The First Amendment comes to us, as we believe it today and accept it today, in large part because of the Wobblies, many of whom were beaten or killed in the early Union days, anti-World War One protests, both of which were extremely unpopular speech, but it was through those initially unpopular movements that led to our appreciation as the most important speech to protect is in fact, the unpopular.
WU: One maybe counterpoint to that, and to your point about whether the Constitution has really kept up with technology. It seems to me that it clearly hasn’t. I mean, there’s the ability now to create tens of millions of fake accounts, putting out a particular viewpoint. And if you’re just leaving it to the marketplace of ideas for that to balance out, it’s no longer a fair competition. I mean, a real human being can’t possibly speak out against ten million bots, tweetings five hundred times a day. And so, that, for me, raises the question that you do need some legislation. You may need some government action or oversight.
ABERMAN: That’s kind of where I’m struggling towards as well, which is, it seems to me, we almost need to have, I don’t know how you’d do it, but an objective truths police. Defamation, is it possible to have fraud on the marketplace of ideas?

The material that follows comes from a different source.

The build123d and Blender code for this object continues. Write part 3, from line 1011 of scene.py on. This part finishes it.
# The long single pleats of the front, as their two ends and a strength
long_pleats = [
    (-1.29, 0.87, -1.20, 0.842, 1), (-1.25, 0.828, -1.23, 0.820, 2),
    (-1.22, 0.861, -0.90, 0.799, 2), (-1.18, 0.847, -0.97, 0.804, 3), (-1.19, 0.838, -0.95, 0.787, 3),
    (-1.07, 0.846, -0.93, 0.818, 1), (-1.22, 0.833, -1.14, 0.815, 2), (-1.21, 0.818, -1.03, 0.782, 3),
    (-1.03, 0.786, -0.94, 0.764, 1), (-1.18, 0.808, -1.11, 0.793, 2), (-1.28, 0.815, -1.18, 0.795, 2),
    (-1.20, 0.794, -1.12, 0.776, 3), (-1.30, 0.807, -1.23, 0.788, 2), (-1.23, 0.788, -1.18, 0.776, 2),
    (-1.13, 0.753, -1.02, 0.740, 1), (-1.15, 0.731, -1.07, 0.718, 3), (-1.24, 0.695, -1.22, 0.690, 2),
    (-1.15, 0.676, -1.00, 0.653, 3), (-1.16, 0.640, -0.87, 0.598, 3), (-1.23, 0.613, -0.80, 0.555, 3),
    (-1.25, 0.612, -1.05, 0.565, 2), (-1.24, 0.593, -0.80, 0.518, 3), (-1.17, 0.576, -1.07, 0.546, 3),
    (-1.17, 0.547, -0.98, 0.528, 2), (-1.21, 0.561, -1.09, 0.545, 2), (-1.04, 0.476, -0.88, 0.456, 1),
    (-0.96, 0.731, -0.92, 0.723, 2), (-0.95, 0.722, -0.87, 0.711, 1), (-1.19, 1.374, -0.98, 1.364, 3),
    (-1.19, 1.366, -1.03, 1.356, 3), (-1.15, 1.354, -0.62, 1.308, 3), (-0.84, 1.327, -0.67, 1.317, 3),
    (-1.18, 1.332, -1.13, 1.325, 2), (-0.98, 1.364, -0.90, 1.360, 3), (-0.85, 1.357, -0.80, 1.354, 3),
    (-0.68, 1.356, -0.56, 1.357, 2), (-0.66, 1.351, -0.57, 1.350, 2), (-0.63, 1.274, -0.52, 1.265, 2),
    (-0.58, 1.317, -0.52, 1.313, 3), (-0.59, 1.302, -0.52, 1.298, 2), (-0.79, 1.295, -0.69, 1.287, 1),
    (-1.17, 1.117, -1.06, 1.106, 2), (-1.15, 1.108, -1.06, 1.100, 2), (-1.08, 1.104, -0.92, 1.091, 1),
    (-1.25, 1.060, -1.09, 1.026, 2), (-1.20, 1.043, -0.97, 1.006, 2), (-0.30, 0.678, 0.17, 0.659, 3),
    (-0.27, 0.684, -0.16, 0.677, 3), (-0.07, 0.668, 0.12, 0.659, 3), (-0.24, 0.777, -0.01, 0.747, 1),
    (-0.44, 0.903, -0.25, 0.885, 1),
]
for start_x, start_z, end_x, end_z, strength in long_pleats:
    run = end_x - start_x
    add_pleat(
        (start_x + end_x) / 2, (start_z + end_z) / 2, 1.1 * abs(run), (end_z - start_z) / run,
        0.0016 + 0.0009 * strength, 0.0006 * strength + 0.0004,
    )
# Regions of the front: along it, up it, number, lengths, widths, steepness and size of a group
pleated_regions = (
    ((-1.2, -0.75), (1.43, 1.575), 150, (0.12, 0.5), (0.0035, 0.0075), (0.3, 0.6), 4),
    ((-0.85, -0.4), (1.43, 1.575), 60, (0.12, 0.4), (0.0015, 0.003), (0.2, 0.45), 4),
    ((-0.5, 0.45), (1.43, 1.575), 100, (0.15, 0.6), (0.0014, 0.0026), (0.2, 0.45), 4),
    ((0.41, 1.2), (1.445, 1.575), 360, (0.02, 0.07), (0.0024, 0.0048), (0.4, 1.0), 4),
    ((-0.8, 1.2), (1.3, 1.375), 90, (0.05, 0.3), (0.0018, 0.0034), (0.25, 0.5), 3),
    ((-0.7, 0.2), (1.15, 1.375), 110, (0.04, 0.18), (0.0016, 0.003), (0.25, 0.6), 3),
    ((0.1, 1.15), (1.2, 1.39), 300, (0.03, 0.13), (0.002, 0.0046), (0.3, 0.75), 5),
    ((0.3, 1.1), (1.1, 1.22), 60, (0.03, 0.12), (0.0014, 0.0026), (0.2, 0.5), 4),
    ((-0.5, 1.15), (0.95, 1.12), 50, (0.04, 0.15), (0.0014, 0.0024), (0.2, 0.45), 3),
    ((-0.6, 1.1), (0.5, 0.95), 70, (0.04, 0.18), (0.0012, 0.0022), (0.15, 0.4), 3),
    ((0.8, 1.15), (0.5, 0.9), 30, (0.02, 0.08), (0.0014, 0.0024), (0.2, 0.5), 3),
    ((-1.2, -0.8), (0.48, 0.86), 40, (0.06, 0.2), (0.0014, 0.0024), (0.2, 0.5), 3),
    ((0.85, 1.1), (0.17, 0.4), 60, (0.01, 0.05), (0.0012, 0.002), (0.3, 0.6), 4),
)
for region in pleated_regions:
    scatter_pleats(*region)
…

LEVICK This show now being broadcast by George Orwell…
ABERMAN: Seriously! How do you solve this problem without… Was it Moynahan who used to say you need to have shared facts? You can’t have facts without truth.

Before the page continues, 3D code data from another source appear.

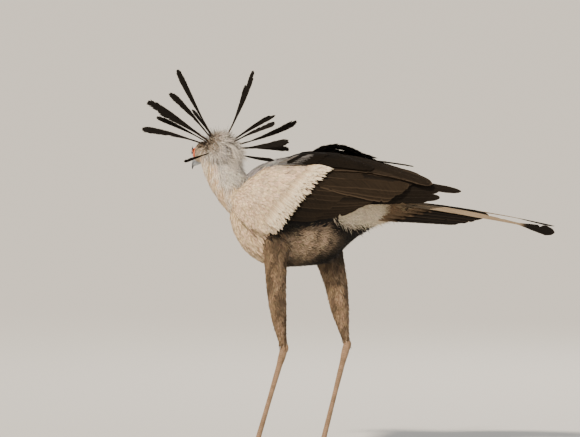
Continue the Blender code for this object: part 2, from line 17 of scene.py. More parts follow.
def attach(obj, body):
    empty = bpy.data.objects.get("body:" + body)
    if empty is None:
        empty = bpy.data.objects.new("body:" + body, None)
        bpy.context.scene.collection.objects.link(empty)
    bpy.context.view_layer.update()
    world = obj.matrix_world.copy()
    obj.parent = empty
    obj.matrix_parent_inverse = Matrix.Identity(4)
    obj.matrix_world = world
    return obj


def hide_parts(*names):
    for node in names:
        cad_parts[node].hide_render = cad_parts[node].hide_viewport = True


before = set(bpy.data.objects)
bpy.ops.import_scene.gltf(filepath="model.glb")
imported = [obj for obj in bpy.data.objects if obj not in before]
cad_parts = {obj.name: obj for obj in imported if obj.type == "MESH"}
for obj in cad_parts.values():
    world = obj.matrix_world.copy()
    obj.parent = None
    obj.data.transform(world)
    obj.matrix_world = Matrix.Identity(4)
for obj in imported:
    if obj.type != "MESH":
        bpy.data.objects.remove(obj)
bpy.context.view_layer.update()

LEFT, RIGHT = -1, 1
UP = np.array((0.0, 0.0, 1.0))

# The torso from breast to rump: x, y, z, half height, half width
TORSO = [
    (-339, 0, 688, 28, 18),
    (-324, 0, 684, 72, 42),
    (-286, 0, 680, 120, 68),
    (-225, 0, 680, 152, 87),
    (-140, 0, 687.5, 161.5, 92),
    (-60, 0, 694, 154, 83),
    (5, 0, 710, 114, 62),
    (58, 0, 713, 77, 42),
    (100, 0, 708.5, 55.5, 28),
    (128, 0, 704, 38, 15),
]
NECK = [
    (-276, 0, 672, 40, 44),
    (-318, 0, 724, 50, 49),
    (-350, 1, 776, 53, 44),
    (-368, 5, 821, 55, 40),
    (-379, 9, 853, 49, 36),
    (-386, 11, 878, 28, 26),
]
THIGHS = {
    LEFT: [
        (-205, -50, 640, 50, 33),
        (-208, -58, 576, 38, 32),
        (-207, -59, 476, 31, 28),
        (-200, -57, 391, 26, 24),
        (-191, -54, 330, 17, 16),
        (-184, -53, 300, 11, 10),
    ],
    RIGHT: [
        (-74, 44, 628, 52, 34),
        (-54, 48, 545, 43, 31),
        (-38, 45, 484, 36, 28),
        (-26, 37, 410, 30, 25),
        (-13, 31, 340, 18, 17),
        (-4, 29, 306, 11, 10),
    ],
}
RUMP = [
    (40, 0, 704, 28, 14),
    (92, 0, 697, 34, 20),
    (146, 0, 690, 30, 21),
    (196, 0, 685, 21, 17),
    (236, 0, 683, 8, 10),
]

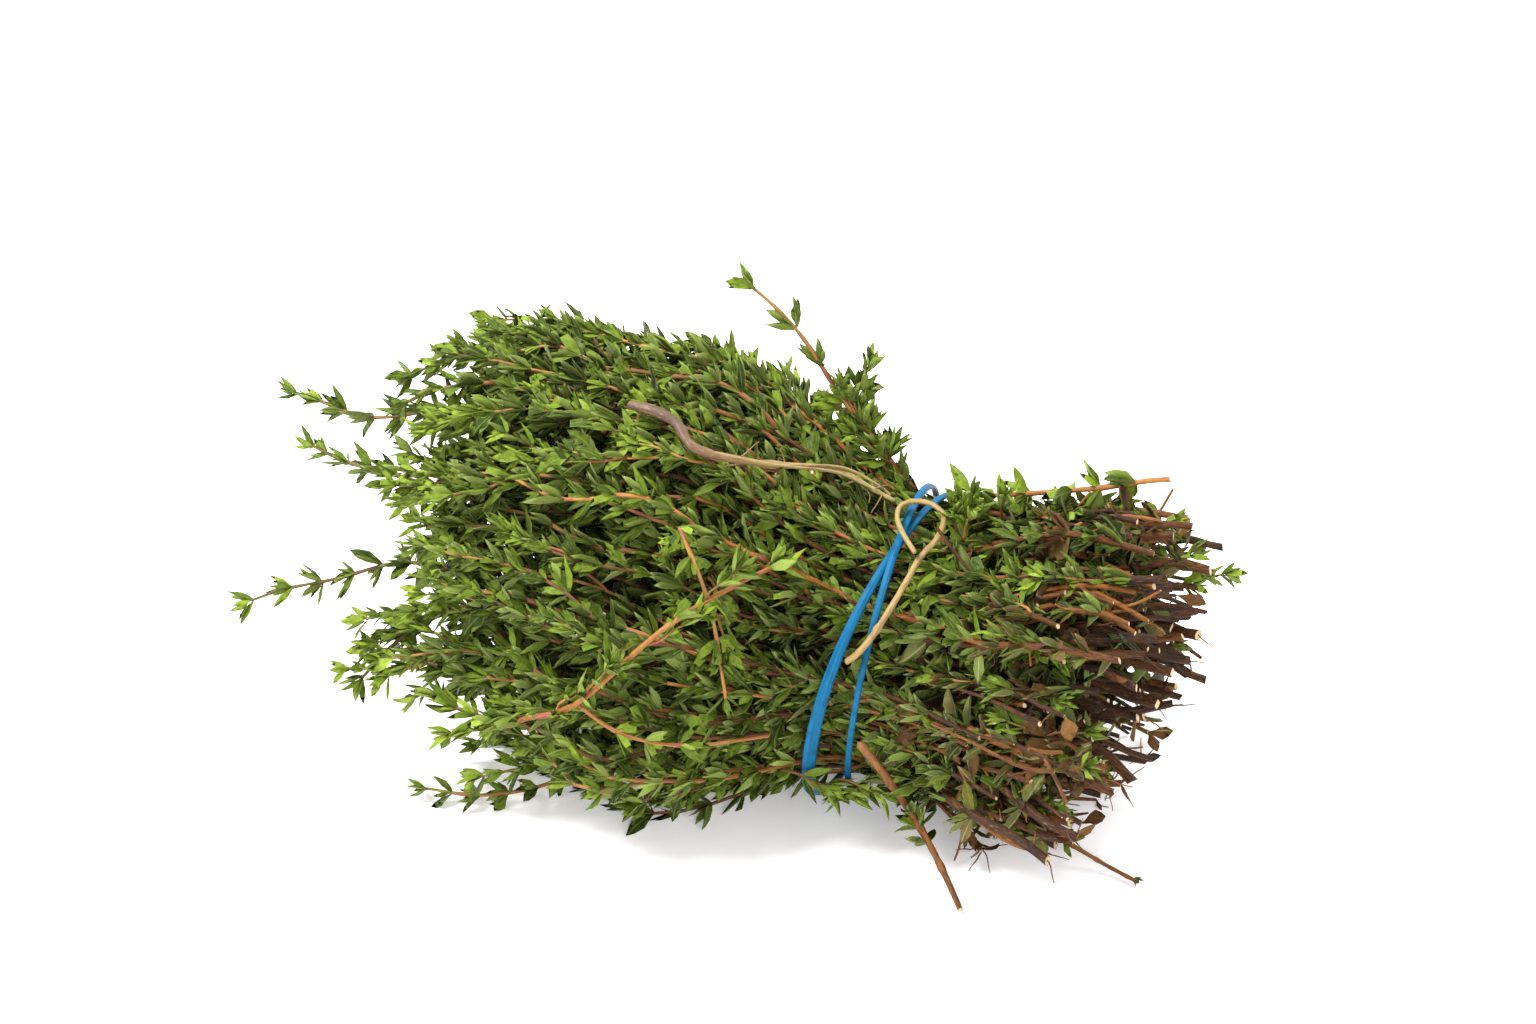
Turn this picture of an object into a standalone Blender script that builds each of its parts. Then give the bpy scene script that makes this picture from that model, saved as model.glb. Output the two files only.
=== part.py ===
"""Thyme bundle: about fifty cut sprigs of thyme, held at the waist by a rubber band wound twice.

The bundle lies on its side. +X runs along it from the leafy tips to the cut ends, +Z is up,
and the origin is under the middle of its bounding box. Every sprig is first laid out straight,
in a lane of its own with a square section, and flare() then spreads all the lanes together into
the bundle's shape. flare() keeps lanes apart, so no two pieces meet.

Lane coordinates are (along, side, height) in millimetres: `along` is 0 at the band, `side` is
negative towards the front, and `height` is 30 at the middle of the waist.
"""

import math
import random

import bmesh
import bpy
from mathutils import Matrix, Vector

MM = 0.001

# Lanes
LANE = 7.5
LANES_PER_ROW = (4, 6, 8, 8, 8, 6, 6, 4)
CLEARANCE = 0.15
WAIST_RADIUS = 30.0

# How the lanes spread away from the waist, as shares of their place in the waist
TIP_SPREAD = 0.60
TIP_RISE = 0.60
CUT_SPREAD = 0.34
CUT_RISE = 0.24
# The lowest rows slump wider on the floor, the top rows press down, the far tips draw in
TIP_SLUMP = 1.20
CUT_SLUMP = 0.20
TOP_PRESS = 0.28
TIP_DRAW_IN = 0.15
TIP_DRAW_DOWN = 0.10
WAIST_LIFT = 4.5
TIP_DRIFT = 5.0

# Where the sprigs end: at the middle of the back, then what a millimetre of place changes
CUT_END = 70.0
CUT_PER_SIDE = 0.26
CUT_PER_DEPTH = 0.33
CUT_BACK_TOP = 17.0
CUT_UNEVEN = 5.0
TIP_END = -97.0
TIP_PER_SIDE = 0.25
TIP_PER_DEPTH = 0.35
TIP_FRONT_TOP = 6.0
TIP_UNEVEN = 6.0
BUNDLE_TOP = 60.0
TOP_ROWS = 40.0

# Sprigs
STEM_AT_CUT = 1.15
STEM_AT_TIP = 0.35
WHORL_PITCH = 14.5
FIRST_WHORL = 48.5
WHORL_LENGTH = 0.9
LEAF_HALF_WIDTH = 1.15
LEAF_HALF_THICKNESS = 0.28
LEAF_SWEEP = 3.4
# Sprigs that reach out of the leafy end: how far, and how that length drifts (side, height)
LONG_SPRIGS = {
    1: (4.0, -3.5, 0.0),
    11: (4.0, 0.0, -2.0),
    12: (7.0, 0.0, 0.0),
    19: (17.0, -3.0, -8.0),
    20: (6.0, 0.0, 0.0),
    21: (50.0, -9.0, -8.0),
    30: (40.0, 0.0, 3.0),
    43: (44.0, 0.0, 2.0),
    46: (9.0, 0.0, 1.0),
    48: (9.0, 0.0, -1.0),
}

# Rubber band
BAND_RADIUS = 32.8
BAND_WIDTH = 1.7
BAND_WIDEST = 2.6
BAND_NARROWEST = 1.2
BAND_THICKNESS = 1.0
BAND_LEAN = 5.0
BAND_SPREAD = 4.3
BAND_CROSSING = math.radians(105)
BAND_STATIONS = 108

COLOURS = {
    "thyme_sprig": ((0.13, 0.22, 0.04), 0.55),
    "cut_stem": ((0.30, 0.13, 0.05), 0.70),
    "dry_stem": ((0.48, 0.30, 0.11), 0.70),
    "blue_rubber": ((0.01, 0.27, 0.62), 0.35),
}


def ease(value):
    """0 below 0, 1 above 1, and a smooth step between."""
    value = min(max(value, 0.0), 1.0)
    return value * value * (3 - 2 * value)


def flare(point):
    """From lane coordinates to the bundle's own shape, still in millimetres."""
    along, side, height = point
    tips = ease((6 - along) / 56)
    cuts = ease((along - 2) / 50)
    ends = ease((-78 - along) / 60)
    low = min(max(1 - height / BUNDLE_TOP, 0.0), 1.2) ** 3
    pressed = TOP_PRESS * ease((height - 30) / 30) * ease((-8 - along) / 60)
    wide = 1 + (TIP_SPREAD + TIP_SLUMP * low) * tips + (CUT_SPREAD + CUT_SLUMP * low) * cuts
    wide -= TIP_DRAW_IN * ends
    tall = 1 + TIP_RISE * (1 - pressed) * tips + CUT_RISE * cuts - TIP_DRAW_DOWN * ends
    lift = WAIST_LIFT * math.exp(-((along / 18) ** 2))
    sway = 1.2 * math.sin(along / 16 + height / 25)
    ripple = math.sin(along / 19 + side / 22) * min(max(height / 15, 0.0), 1.0)
    return Vector(
        (along, side * wide + TIP_DRIFT * tips - cuts + sway, lift + height * tall + ripple)
    )


def around(along, degrees, radius):
    """A point in lane coordinates at an angle round the waist: 90 is the top, 180 the front."""
    angle = math.radians(degrees)
    side = radius * math.cos(angle)
    return Vector((along, side, WAIST_RADIUS + radius * math.sin(angle)))


def frame(centre, forward, upward, depth, height):
    """The placing of a unit square that faces `forward`, `depth` by `height` across."""
    forward = forward.normalized()
    sideways = upward.cross(forward).normalized()
    upward = forward.cross(sideways)
    placed = Matrix((forward, sideways * depth, upward * height)).transposed().to_4x4()
    placed.translation = centre
    return placed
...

LEVICK: I think that both gentlemen here have addressed a critical issue, which is, free speech does not attach to robotics, through the bots, and two, there are limits on speech.
CLARE: One of the things that I see, and I’ve seen in my practice over the twenty years that I’ve been doing defamation work, is this erosion of trust in the media, and it’s not just the professional media, but it’s the erosion of trust in things people read online, or hear on television. And I do believe that there is a correlation between that erosion of trust, and the desire to make free speech consequence-free, that there’s no consequence.

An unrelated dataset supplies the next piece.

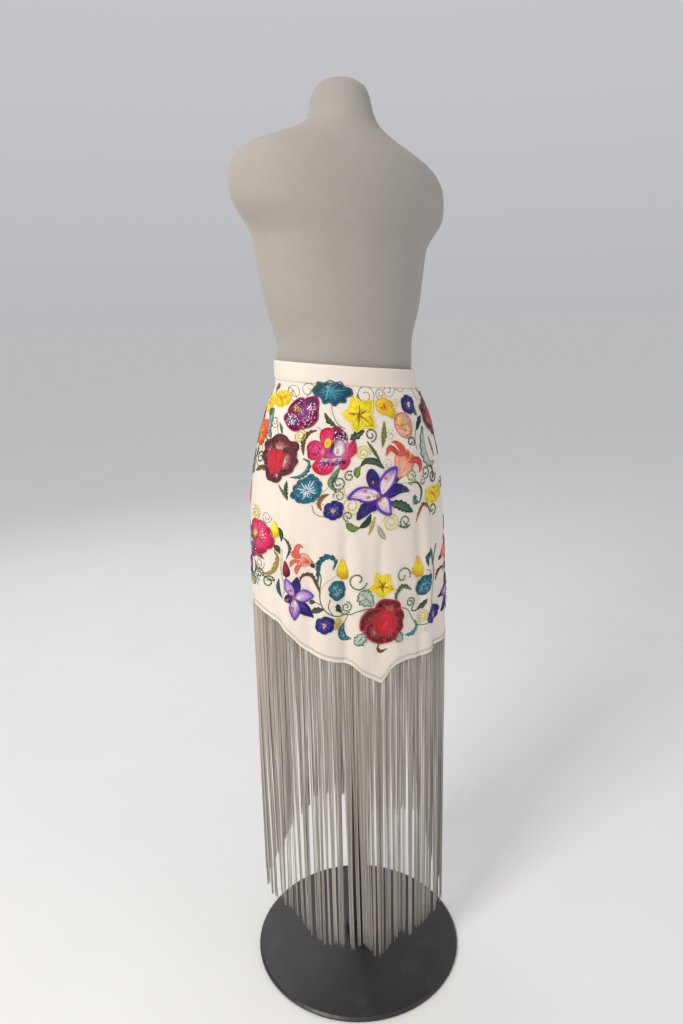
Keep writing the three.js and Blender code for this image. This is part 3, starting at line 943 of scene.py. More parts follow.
class Patch:
    """A padded shape inside a closed outline, its threads fanning out from a focus."""

    def __init__(self, corners, focus=None, level=0.0):
        self.edge = closed_curve(corners, THREAD_PITCH)
        self.focus = np.mean(self.edge, 0) if focus is None else np.array(focus, float)
        self.level = level

    def satin(self, ground, fill, pad=1.0, rag=0.1):
        """Fills the shape with long and short threads coloured from focus to edge."""
        count = len(self.edge)
        share = np.linspace(0.05, 1, 4 if count > 55 else 3)[None, :]
        middle = self.focus + (self.edge - self.focus)[:, None] * share[..., None]
        width = np.maximum(0.4, 1.3 * THREAD_PITCH * share) * np.ones((count, 1))
        dome = pad * np.sin(math.pi * (0.25 + 0.72 * share)) * np.ones((count, 1))
        shares = np.clip(share + ground.thread.generator.normal(0, rag, (count, 1)), 0, 1)
        tones = ramp(fill, shares) * ground.thread.generator.uniform(0.8, 1.18, (count, 1, 1))
        lay_sections(ground, middle, width, self.level + dome, tones, THREE_CORNERS)

    def rim(self, ground, tone, width=2.2, inset=0.0, lift=0.4):
        """A cord round the shape, moved in towards the focus by inset millimetres."""
        inward = self.focus - self.edge
        reach = np.linalg.norm(inward, axis=1, keepdims=True)
        path = self.edge + inward / np.maximum(reach, 1e-6) * np.minimum(inset, 0.85 * reach)
        cord(ground, np.concatenate([path, path[:1]]), width / 2, tone, self.level + lift, 2.6)

    def rims(self, ground, *rows):
        """Cords side by side from the edge inwards, each a tone and a width."""
        inset = 0.0
        for tone, width in rows:
            self.rim(ground, tone, width, inset + width / 2 - 0.6, 0.6 if width > 1 else 0.9)
            inset += width * 0.9

    def sew(self, ground, fill, *rims):
        """Satin inside and cords round the edge."""
        self.satin(ground, fill)
        self.rims(ground, *rims)

    def inside(self, work, count, near=0.2, far=0.85):
        """Spots scattered inside the shape."""
        pick = work.generator.integers(len(self.edge), size=count)
        share = np.sqrt(work.generator.uniform(near ** 2, far ** 2, count))[:, None]
        return self.focus + (self.edge[pick] - self.focus) * share


# Share of the way to the tip, and share of the full half width.
ROUND_TIP = ((0.0, 0.3), (0.3, 0.72), (0.62, 1.0), (0.86, 0.86), (0.98, 0.42))
POINTED_TIP = ((0.0, 0.35), (0.25, 0.85), (0.5, 1.0), (0.76, 0.62), (0.94, 0.18))


def petal(base, tip, width, bend=0.0, form=ROUND_TIP, level=0.0):
    """A patch that grows from a base to a tip, bent to one side by a share of its length."""
    base, along = np.array(base, float), np.subtract(tip, base)
    aside = turn_left(along)
    half = width / 2 / np.linalg.norm(along)
    sides = [[(s, half * wide * side + bend * 4 * s * (1 - s)) for s, wide in form] for side in (1, -1)]
    spots = np.array(sides[0] + [(1.0, 0.0)] + sides[1][::-1])
    return Patch(base + spots[:, :1] * along + spots[:, 1:] * aside, base + 0.08 * along, level)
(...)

The courts have spent a lot of time eroding accountability principles for speakers. And that is, generally, a good thing in a free society, that there isn’t severe consequences for people who utter speech. But given the fact that now there’s more irresponsible speech, there’s more falsehoods, there’s more robotics out there. There’s also, courts have struggled to keep up with things like the internet, and how do you deal with a hyperlink, and how do you deal with a retweet? How do these concepts apply and law that was crafted in the 1700s, the 1800s, the 1950s, when a lot of this law came out?
I think that is what has led to the erosion of trust in the media. Just one quick anecdote that I think would be interesting to your listeners: a year ago, we were the counsel for the University of Virginia administrator in the Rolling Stone gang rape defamation case, which is one of the last defamation cases to go to trial. We were picking a jury of a hundred people in the room for the jury selection process, and we asked the question, how many of you distrust the media? Ninety-six hands went up in the morning. Ninety-eight hands went up in the afternoon. And I think that is something we see all around the country, and it’s a function, I think, of a lot of the failures to keep up with the modern times.
WU: I think, to go back to the college campus issue: that, to me, is over dependence on the media. A 1960s kind of notion that Walter Cronkite delivers the truth to us, and I think that, on the college campuses, and even in middle school and grade school, we need to teach our students, and relearn ourselves, how we can be critical in terms of our analysis of this. And one doesn’t have to just say, all the media is always right, or they’re always wrong, you should be able to impose your own standards on that. And that will hold them more accountable, overall.
ABERMAN: I think that’s a great place, unfortunately, I have to end the conversation. Shan, that was a wonderful way to sum it up. I come away from this conversation a lot better informed about what the First Amendment is, but also realizing the enormity of how we’re going to deal with speech in the world that we now live in. Gentlemen, thank you very much. You’re listening to Shan Wu, Tom Clare, and Richard Levick. Gentlemen, thanks for joining on What’s Working in Washington.